Various Artists: Be Kind Rewind

Various Artists
Be Kind Rewind
Lakeshore
2008-01-22

Be Kind Rewind is a delightful, sprawling, overly ambitious movie whose only major grievance is its descent into overt sentimentality near its end. Yet for a film that tries re-creating roughly a dozen cinematic classics from scratch — as well as the life of jazz legend Fats Waller, who was born in the Be Kind Rewind video store long ago (at least in director Michel Gondry’s mind) — the soundtrack, thankfully, is just as creative. A majority of the songs, somewhat inexplicably, sound like Quincy Jones’ funk-lite workouts that he so often tinkered with in the late 70s. The breezy feel-good nature of these tracks suit the movie well, but composer Jean-Michel Bernard (who scored Gondry’s previous flick, 2006’s Science of Sleep) tends to have the most fun when he’s doing genre parodies: from alternate Rush Hour 2 themes (“Chinese Bamboo”) to stereotypical action orchestrations (“Little Mikey”), it’s just outright fun, especially when contrasted to Bernard’s remarkably-faithful 20s-styled piano jazz vamps.

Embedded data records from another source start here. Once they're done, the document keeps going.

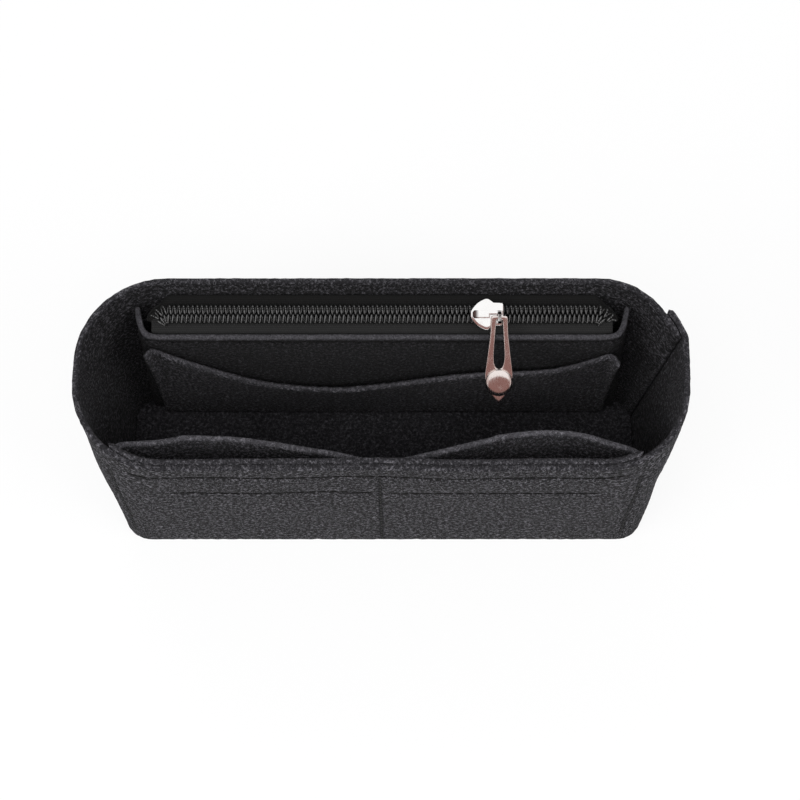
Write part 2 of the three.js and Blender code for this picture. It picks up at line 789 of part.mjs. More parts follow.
group.add(
  piece('outer_wall', outerWall(), felt),
  piece('base_panel', basePanel(), innerFelt),
  piece('front_facing', frontFacing(), felt),
  piece('front_pocket_panel', frontPocketPanel(), innerFelt),
  piece('zip_pocket_panel', zipPocketPanel(), innerFelt),
  piece('slip_pocket_panel', slipPocketPanel(), innerFelt),
  piece('zip_tape_front', frontTape(), tape),
  piece('zip_tape_back', backTape(), tape),
);

const zipFrame = new THREE.Group();
zipFrame.position.set(0, zipY, zipHeight);
zipFrame.rotation.x = degToRad(zipRoll);
zipFrame.add(piece('zip_coil_front', coilRow(-1), coil), piece('zip_coil_back', coilRow(1), coil));

const slider = new THREE.Group();
slider.position.x = sliderRestX;
slider.add(piece('slider_body', sliderBody(), metal), piece('slider_crown', sliderCrown(), metal));

const pull = new THREE.Group();
pull.position.set(pullPivotX, pullPivotV, pullPivotW);
pull.rotation.x = degToRad(pullDroop);
pull.add(piece('pull_tab', pullTab(), metal), piece('pull_stud', pullStud(), metal));
slider.add(pull);
zipFrame.add(slider);
group.add(zipFrame);

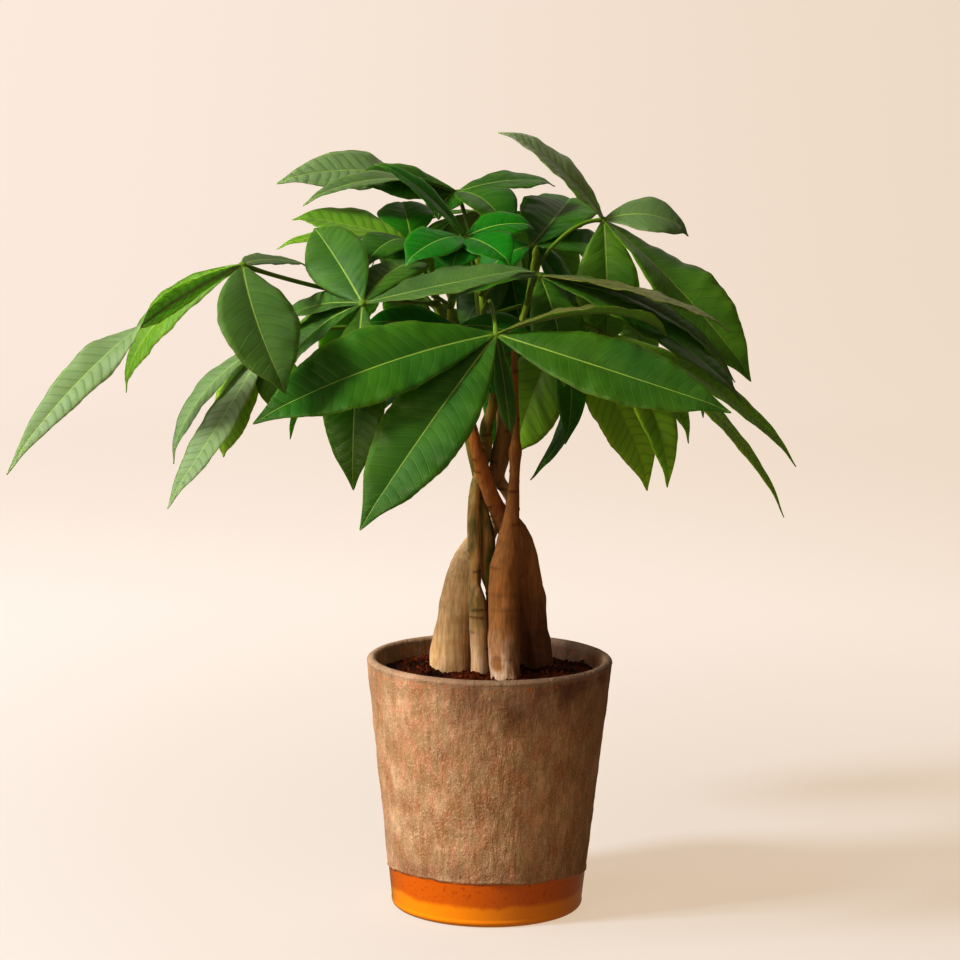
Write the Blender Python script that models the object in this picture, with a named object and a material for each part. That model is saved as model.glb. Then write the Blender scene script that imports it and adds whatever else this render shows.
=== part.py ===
# A potted money tree: five braided trunks in a tapered stoneware pot, under a crown of palmate leaves.
# Units are metres and +Z is up. The origin is the middle of the pot's underside.
# The tables below are in millimetres and are turned into metres by MM.

import math
import random

import bmesh
import bpy
import numpy as np
from mathutils import Vector

MM = 0.001
GAP = 0.3 * MM                   # clearance that every pair of touching pieces keeps

# Pot
POT_HEIGHT = 154 * MM
RIM_RADIUS = 75 * MM             # outside, at the lip
BASE_RADIUS = 58.5 * MM          # outside, where the wall meets the foot's round
FOOT_ROUND = 3.5 * MM            # radius of the round below the band
WALL = 6 * MM
FLOOR = 9 * MM
BAND_HEIGHT = 24 * MM            # the bare glaze band at the foot
SLIP = 0.8 * MM                  # the rough slip coat stands proud of the band
POT_SIDES = 48

# Soil
SOIL_DROP = 8 * MM               # from the lip down to the soil
SOIL_CROWN = 2.5 * MM            # how much the soil's middle is higher than its rim
SOIL_SIDES = 32
SOIL_CLEAR = 1.0 * MM            # between the soil's edge and the wall
HOLE_PLAY = 0.9 * MM             # a hole is this much wider than its trunk all round
HOLE_SIDES = 12

# Trunks: centre line and radius (x, y, z, r) in mm, from the foot in the soil to the shoot's tip
TRUNK_SIDES = 8
TRUNKS = {
    "trunk_left": [
        (-24, 10, 112, 12.4), (-24, 10, 146, 12.6), (-20, 11, 178, 11.6), (-15.4, 12.8, 204, 10),
        (-11.4, 16.8, 213, 9.2), (-5.4, 22.5, 222, 8), (-1, 25, 229, 6.1), (5, 25.5, 235, 4.6),
        (12, 21, 245, 3.4), (7.8, 15.5, 255, 3.4), (3, 11, 263, 4.6), (4.4, 8.5, 273, 5.6),
        (6.2, 7, 283, 5.4), (7, 7, 295, 4.4), (4, 9, 308, 3.2), (-1, 12, 330, 2.5),
        (-6, 15, 352, 2.2), (-10, 18, 374, 2.1), (-10, 20, 402, 1.9),
    ],
    "trunk_slender": [
        (-5.8, -5, 112, 5.4), (-5.8, -5, 146, 5.6), (-7, -4.4, 174, 5.5), (-7.9, -4, 188, 5.3),
        (-9.9, -2.4, 199, 3.8), (-10, -1.4, 212, 3.9), (-11, 0, 240, 3.7), (-9.6, 1.6, 258, 3.4),
        (-6.6, 2, 268, 3.5), (-4.2, 1.5, 280, 3.8), (-3.8, 0, 294, 3.8), (0, -5, 310, 2.9),
        (0, -11, 335, 2.3), (-6, -14, 362, 2), (-8, -16, 386, 1.8),
    ],
    "trunk_middle": [
        (2.5, 5, 112, 4.3), (2.5, 5, 146, 4.4), (1.6, 4, 178, 4.1), (1, 3.8, 194, 3.8),
        (-1.8, 4.2, 203, 4.1), (-2.2, 5, 212, 4.6), (-2.4, 5.8, 226, 4.8), (-4.9, 6.8, 241, 3.6),
        (-8, 8, 258, 2.8), (-13, 7.5, 280, 2.6), (-18, 6, 305, 2.4), (-27, 6, 338, 2.2),
        (-34, 4, 368, 2), (-38, 2, 392, 1.8),
    ],
    "trunk_front": [
        (9.6, -18, 112, 9.2), (9.6, -18, 146, 9.2), (8, -14, 176, 9.4), (8, -10.5, 204, 8.9),
        (8.6, -9.6, 213, 8.8), (10.2, -8.5, 223, 7.6), (12.2, -7, 242, 4.6), (13, -6, 257, 3.5),
        (13.6, -5, 266, 3), (13.8, -5, 277, 3.2), (14, -5, 290, 2.4), (13, -6, 318, 2.2),
        (13, -8, 345, 2), (20, -8, 372, 1.8), (24, -6, 398, 1.7),
    ],
    "trunk_right": [
        (27, 23, 112, 12.2), (27, 23, 146, 12.4), (25, 21.4, 168, 10.8), (23.4, 19.5, 188, 9.9),
        (20, 15.8, 206, 9.8), (16.5, 14, 219, 9.5), (12, 12.8, 230, 8.2), (7.2, 9.4, 238, 6.4),
        (2.8, 4.2, 245, 5), (-1.2, -3, 255, 4.8), (-6.4, -8, 271, 4.5), (-10.6, -8.5, 287, 3.6),
        (-17, -6, 312, 2.6), (-24, -8, 340, 2.4), (-26, -12, 366, 2), (-24, -14, 388, 1.8),
    ],
}
TRUNK_STEPS = 22                 # rings along a trunk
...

Mos Def winds up covering three Waller classics (“Your Feets Too Big”, “I Ain’t Got Nobody”, and “Ain’t Misbehavin'”), and though his delivery is a bit more casual than Wallers’, the songs work almost solely on Def’s own feel-good vibes, sounding like he’s smiling throughout every note. Toss on a track from Booker T. & the MGs (“Sunny Monday”) and Billy Preston (the sensational “Nothing From Nothing”), and you got yourself the kind of soundtrack that’s worth rewinding time and time again.